The studio was founded in 2013 by Alistair Kearney and Allen Chang, who released their debut game under the label, city-building card game Rise to Power, the following year.
In 2015, Rule & Make released Chang and Kearney’s Entropy, a competitive card game involving multiple realities and an initiative-based action-selection system, where all the players reveal a numbered card at the same time and resolve the actions from low to high – but matching cards cancel each other out.
Entropy was followed by a 2017 remake, Entropy: Worlds Collide, while the basic game system was also adapted for microgame Ninja Dojo Fight!
2016 saw the release of designer Matthew Parkes’ Burger Up, a card game about creating burgers to fulfil customer orders that was Kickstarted in late 2015.
The following year, Rule & Make attempted to raise funds for a Terminator 2: Judgment Day board game titled T2029 but struggled, making just over half its £27,000 target before cancelling the Kickstarter campaign. In January 2018, the publisher announced that the game had been put into ‘limbo’, with members of the team moving onto other projects.

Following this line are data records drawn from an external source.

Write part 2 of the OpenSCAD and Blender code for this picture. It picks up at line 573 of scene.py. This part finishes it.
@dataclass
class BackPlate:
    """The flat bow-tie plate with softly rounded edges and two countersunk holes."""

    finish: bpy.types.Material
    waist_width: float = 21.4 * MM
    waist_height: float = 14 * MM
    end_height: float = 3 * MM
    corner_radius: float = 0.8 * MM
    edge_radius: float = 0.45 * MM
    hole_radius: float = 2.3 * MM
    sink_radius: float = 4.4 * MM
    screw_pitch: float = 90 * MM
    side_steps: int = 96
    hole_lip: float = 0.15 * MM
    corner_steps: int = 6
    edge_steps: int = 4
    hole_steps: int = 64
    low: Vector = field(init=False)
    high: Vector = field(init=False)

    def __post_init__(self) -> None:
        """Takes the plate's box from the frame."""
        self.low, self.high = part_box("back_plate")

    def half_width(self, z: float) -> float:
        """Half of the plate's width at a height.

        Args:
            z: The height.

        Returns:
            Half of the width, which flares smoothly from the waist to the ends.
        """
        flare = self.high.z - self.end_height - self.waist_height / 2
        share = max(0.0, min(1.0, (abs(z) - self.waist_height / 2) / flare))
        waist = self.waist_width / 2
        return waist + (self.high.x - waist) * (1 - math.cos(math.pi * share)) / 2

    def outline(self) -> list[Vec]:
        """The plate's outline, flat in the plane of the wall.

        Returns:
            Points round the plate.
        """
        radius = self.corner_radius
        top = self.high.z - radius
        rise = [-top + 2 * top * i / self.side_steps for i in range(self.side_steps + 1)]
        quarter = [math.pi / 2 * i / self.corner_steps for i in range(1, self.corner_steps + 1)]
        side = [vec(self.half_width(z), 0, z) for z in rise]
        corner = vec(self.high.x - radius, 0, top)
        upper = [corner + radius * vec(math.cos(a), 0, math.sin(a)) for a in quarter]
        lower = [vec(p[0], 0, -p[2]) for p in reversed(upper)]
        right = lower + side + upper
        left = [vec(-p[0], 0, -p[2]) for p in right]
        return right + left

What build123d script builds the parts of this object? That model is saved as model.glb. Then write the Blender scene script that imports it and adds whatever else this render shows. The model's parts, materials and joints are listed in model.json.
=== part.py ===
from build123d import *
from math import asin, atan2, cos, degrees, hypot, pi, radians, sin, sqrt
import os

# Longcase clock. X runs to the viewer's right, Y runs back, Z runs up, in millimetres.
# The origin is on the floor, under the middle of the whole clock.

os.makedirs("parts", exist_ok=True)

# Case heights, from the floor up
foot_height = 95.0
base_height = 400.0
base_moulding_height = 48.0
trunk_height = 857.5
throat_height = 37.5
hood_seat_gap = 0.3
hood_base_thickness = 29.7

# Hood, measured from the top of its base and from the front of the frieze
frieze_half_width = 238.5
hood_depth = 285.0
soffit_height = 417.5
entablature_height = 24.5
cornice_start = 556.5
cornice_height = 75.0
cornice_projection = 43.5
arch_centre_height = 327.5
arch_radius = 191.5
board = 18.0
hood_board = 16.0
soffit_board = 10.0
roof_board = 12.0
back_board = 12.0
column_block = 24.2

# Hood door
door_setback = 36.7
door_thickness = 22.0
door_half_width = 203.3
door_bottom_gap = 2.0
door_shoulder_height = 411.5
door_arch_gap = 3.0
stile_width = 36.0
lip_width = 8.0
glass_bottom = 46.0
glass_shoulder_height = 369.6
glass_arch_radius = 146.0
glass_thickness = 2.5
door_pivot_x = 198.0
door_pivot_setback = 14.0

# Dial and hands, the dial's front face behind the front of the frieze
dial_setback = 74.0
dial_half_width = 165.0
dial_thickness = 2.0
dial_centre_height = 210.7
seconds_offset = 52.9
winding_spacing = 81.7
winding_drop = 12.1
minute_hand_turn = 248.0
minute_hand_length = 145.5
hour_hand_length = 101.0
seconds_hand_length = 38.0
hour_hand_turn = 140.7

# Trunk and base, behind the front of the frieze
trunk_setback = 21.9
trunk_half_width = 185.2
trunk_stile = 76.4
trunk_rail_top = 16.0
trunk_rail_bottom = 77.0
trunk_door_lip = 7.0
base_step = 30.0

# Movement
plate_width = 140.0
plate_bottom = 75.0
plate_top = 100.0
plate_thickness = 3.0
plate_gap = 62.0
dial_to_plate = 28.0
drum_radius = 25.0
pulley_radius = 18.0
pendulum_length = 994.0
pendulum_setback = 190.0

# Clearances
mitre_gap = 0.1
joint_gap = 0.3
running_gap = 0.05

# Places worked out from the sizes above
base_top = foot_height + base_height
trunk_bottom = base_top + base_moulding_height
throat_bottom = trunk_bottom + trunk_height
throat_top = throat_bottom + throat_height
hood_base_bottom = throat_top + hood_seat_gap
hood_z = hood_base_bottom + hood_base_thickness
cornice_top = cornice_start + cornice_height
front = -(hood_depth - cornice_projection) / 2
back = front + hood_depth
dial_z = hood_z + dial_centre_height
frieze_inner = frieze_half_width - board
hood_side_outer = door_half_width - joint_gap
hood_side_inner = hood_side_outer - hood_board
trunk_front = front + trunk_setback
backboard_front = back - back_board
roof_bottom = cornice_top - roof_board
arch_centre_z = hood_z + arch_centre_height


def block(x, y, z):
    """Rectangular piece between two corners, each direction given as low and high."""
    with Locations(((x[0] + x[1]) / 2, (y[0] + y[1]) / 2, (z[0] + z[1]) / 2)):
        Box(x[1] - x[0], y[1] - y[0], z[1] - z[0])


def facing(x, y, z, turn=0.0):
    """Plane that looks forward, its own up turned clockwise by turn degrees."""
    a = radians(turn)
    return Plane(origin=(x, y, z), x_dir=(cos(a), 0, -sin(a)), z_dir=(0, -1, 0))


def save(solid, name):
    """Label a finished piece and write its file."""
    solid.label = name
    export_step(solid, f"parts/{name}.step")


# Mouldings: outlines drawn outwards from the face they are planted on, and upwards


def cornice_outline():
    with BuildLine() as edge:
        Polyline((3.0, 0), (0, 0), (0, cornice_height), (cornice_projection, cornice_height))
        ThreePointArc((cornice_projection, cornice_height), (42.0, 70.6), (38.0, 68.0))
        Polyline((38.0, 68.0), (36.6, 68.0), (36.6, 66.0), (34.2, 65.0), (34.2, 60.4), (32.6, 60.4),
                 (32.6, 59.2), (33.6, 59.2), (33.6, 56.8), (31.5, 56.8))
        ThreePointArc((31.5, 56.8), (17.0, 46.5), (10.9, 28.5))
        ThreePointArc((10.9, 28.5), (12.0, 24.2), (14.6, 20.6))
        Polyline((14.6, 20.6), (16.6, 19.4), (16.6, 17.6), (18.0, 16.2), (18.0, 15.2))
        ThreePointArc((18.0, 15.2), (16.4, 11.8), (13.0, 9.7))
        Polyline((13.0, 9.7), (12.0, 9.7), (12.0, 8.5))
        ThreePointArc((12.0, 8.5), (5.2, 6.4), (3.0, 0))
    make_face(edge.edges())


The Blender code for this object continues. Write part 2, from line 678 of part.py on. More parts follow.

More successfully, Rule & Make crowdfunded a physical adaptation of digital card game Hand of Fate last spring, gathering more than £260,000 from 4,000-plus backers. Hand of Fate: Ordeals was released this year to warm reviews – including one in the upcoming June issue of Tabletop Gaming magazine.
Despite Hand of Fate: Ordeals’ success on Kickstarter, Chang announced that Rule & Make would be shutting down as the result of being “no longer financially viable”.
“Changes to the market, as well as several unsuccessful projects, have left us in a position where we are unable to continue,” he wrote in an update to the Ordeals Kickstarter campaign.
Acknowledging that some backers of Hand of Fate were yet to receive their games, Chang said that Defiant Development would be stepping in to complete fulfilment. Rule & Make’s own website has since been taken offline.
“I couldn't be more proud of the games that have made along the way, and I'm sad that we've not been able to build a business that can give them the support they need,” Chang concluded.